Nevertheless, the strong call for a more coherent subject of the critic can’t be missed – thus, a constructed gap is creating all kinds of desire looking for a re-animated authority to fill the space. This authority should find its competence on expertise and specialized knowledge, which should be passed on by yet another institutionalized even higher authority. A hopeless attempt - as there is no academic qualification for how to become an art critic. By the way, this fate is shared with the profession of gallery owner. These professions still follow the unwritten and mythically embellished laws of calling. Another wish calls for a new and poetic language, a language of the heart. Would this language still comply with the requirements of a yet undesignated authority? Couldn’t it be that the desired instruments of language already exist but the courage for scathing criticism is missing? That the problem rather is not HOW to say something but WHAT to say? And couldn’t it be that it is the artists - who more or less maneuver in the eye of the hurricane - who are ready to find the courage to speak out? Simply because they have nothing to lose? Because they are standing at the end of the economic value-chain? Because they are the only ones anyway who are willing to read through a text of more than 4,000 characters? Today everyone else seems to miss out on social networking, lose their next business flight or miss a long looked-for working dinner. And, couldn’t it be that this available time quota mirrors the reciprocal means of power? The more time there is available the less its value in an economy of attention?
What if criticism as a consequence of Frederic Jameson’s consternated loss of distance lost its power of the old salon days and, instead, became dependent on the culturebiz - even more, that criticism presents the weakest link in the culture chain?

So what?

A paradoxical situation: On one hand, there is a many-voiced moan for competent criticism, on the other hand, there is no one to fill the gap. Too engrained is the image of the critic as a server of truth, always fighting for the good. In these days nobody wants - and nobody can - take the position of an advocate beyond reproach. The old authority-aligned model has been redeemed by a multiplicity of voices. In order to ensure the survival of criticism these voices have to speak on-record and they must be heard. Otherwise we are at danger of even more boulevard exhibitions, which serve all tastes and don’t hold anything that is worth a critical mention. Criticism that merely uses a frictionless method of selection is superfluous anyway.

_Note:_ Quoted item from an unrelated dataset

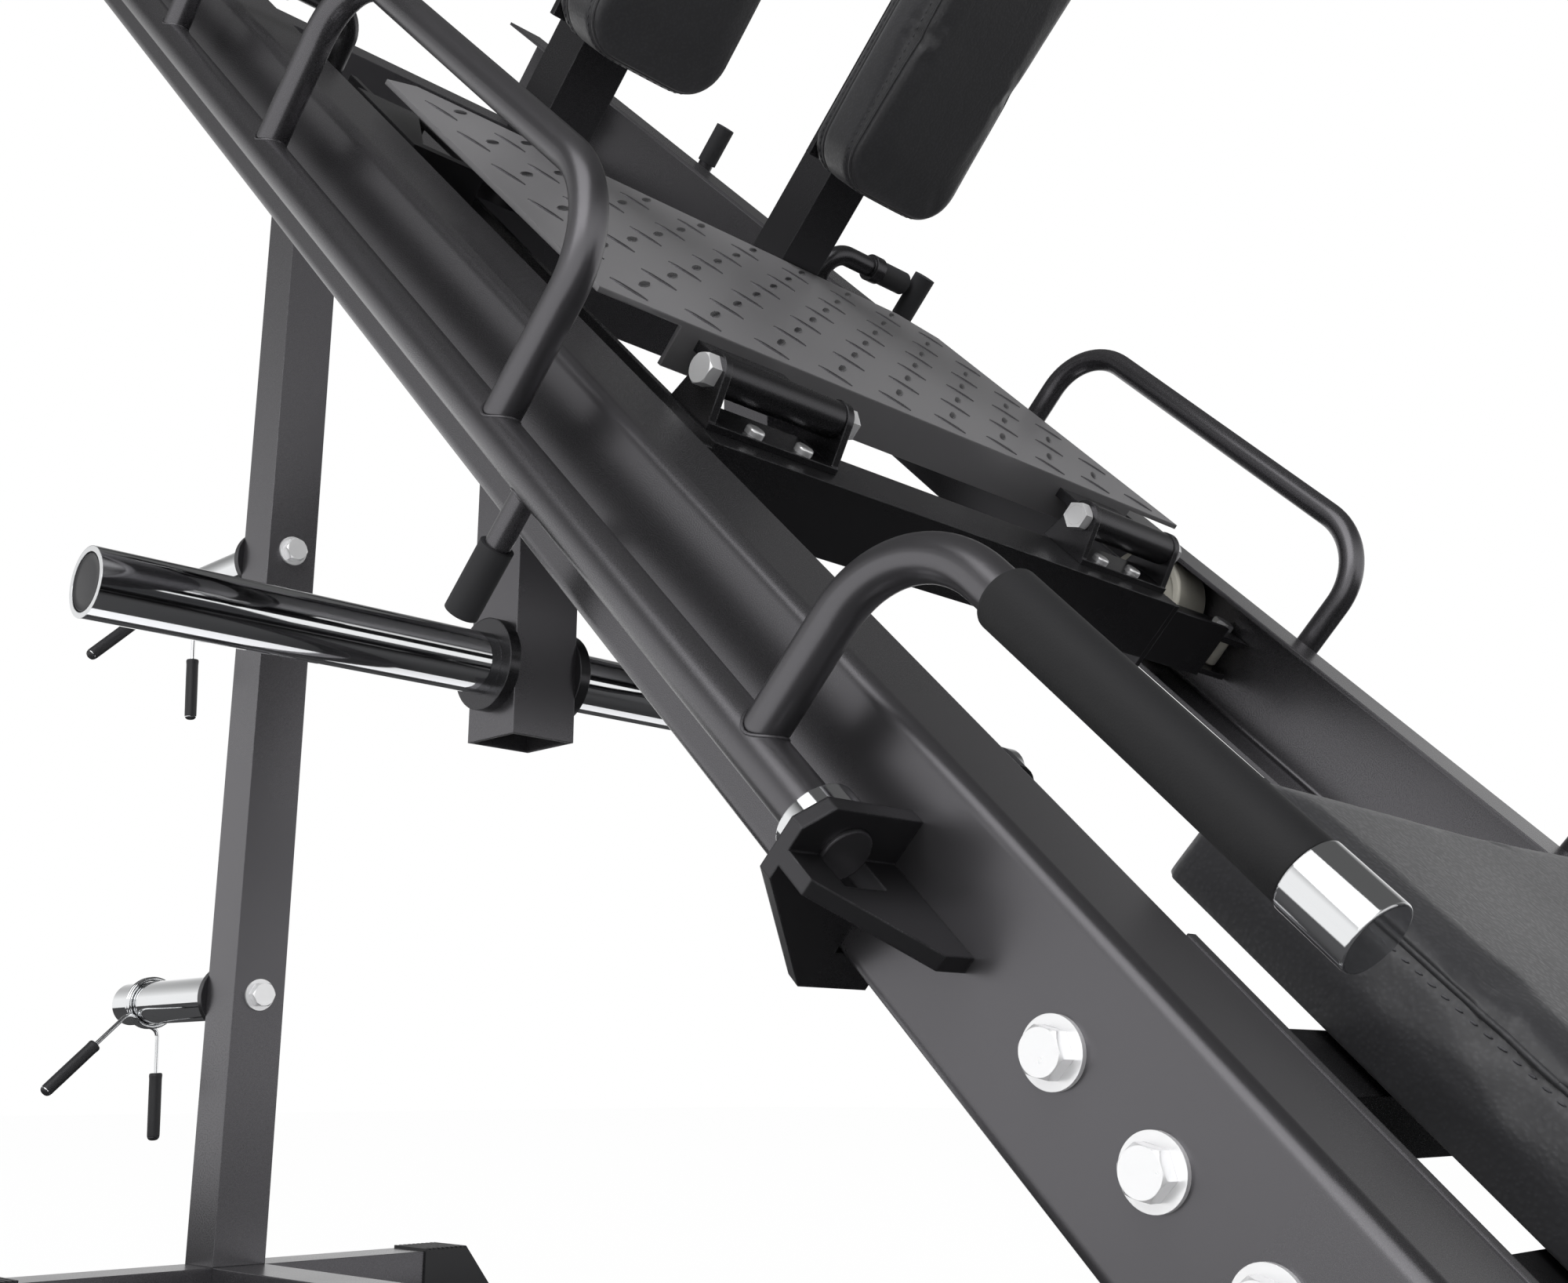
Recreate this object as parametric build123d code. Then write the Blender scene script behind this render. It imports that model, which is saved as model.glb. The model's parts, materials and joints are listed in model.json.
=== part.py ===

1) Philip Ursprung: "Niedergang der Kritik?" in Woz, Nr. 5, 2. Februar 2006.
2) Travis Jeppesen: On The Expulsion of The Friendless Warrior, Umelec 2/2005.
3) Robert Smithson: Gesammelte Schrif-ten, (Hg.) Eva Schmidt, Kai Vöckler, Cologne: König 2000.
4) Michael Baldwin, Charles Harrison, Mel Ramsden: "Art History, Art Criticism and Explanation" (1981) in: Pollock and After. The Critical Debate, (Hg.) Francis Frascina, London 1985.
5) Frederic Jameson: Postmoderne – zur Logik der Kultur im Spätkapitalismus (1984), in Postmoderne. Zeichen eines kulturellen Wandels, (Hg.) Andreas Huyssen, Klaus R. Scherpe, Reinbek: Rowohlt 1986.